After several more minutes of frolicking and splashing it occurred to us that Don was pretty naked. I said to him “Don, where are your pants”? He very calmly replied that he had set them over here on the river to dry in the sun. A statement that made perfect sense to a bunch of tripping idiots but the reality was that his pants had just floated downstream.

So we were far enough into the LSD adventure to realize that it might be a challenge to get our naked friend back to the car, wherever the hell that was, by walking through the many nuclear families also enjoying the park that day.
At that moment we hear a rather disembodied voice shouting at us from up the riverbank in the trees. I am sure we at first thought this must be God, he was yelling Don’s name. Turns out it was an old high school budding of his named Greg. Greg seemed much more soundly rooted in realty at the time and quickly grasped the situation and asked where his pants were. For some strange reason the explanation offered didn’t seem to faze Greg, which in hindsight may bring Greg’s state of mind into question?

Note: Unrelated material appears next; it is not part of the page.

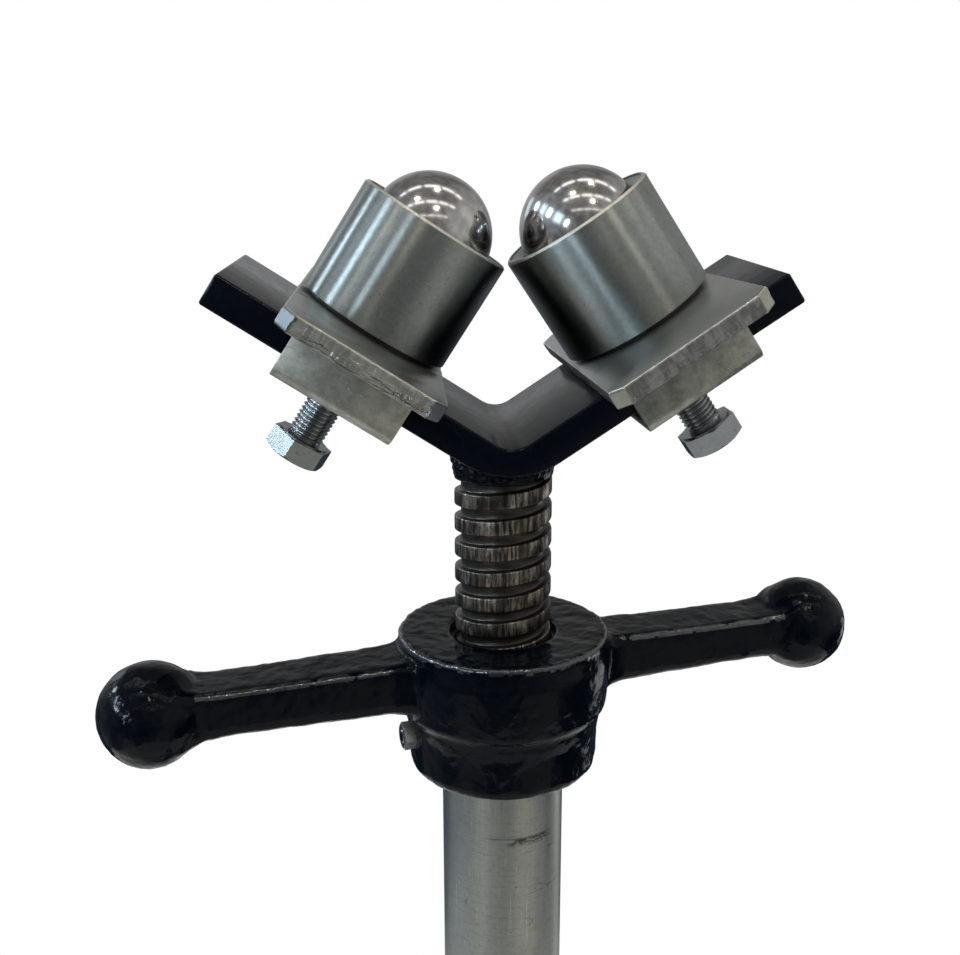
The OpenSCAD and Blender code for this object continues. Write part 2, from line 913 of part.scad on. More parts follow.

When tripping you often focus in great detail on minutia. The bigger picture though often gets lost. Thanks to Gregg and his girlfriend’s help we were able to piece together a few pieces of clothing to wrap around Don’s waist and begin the search for the car! Many hours later we were safely back on campus and already reliving the adventure that would take on mythic status among our group of friends. The day that Don laid his pants on the river to dry would become local hippie urban myth.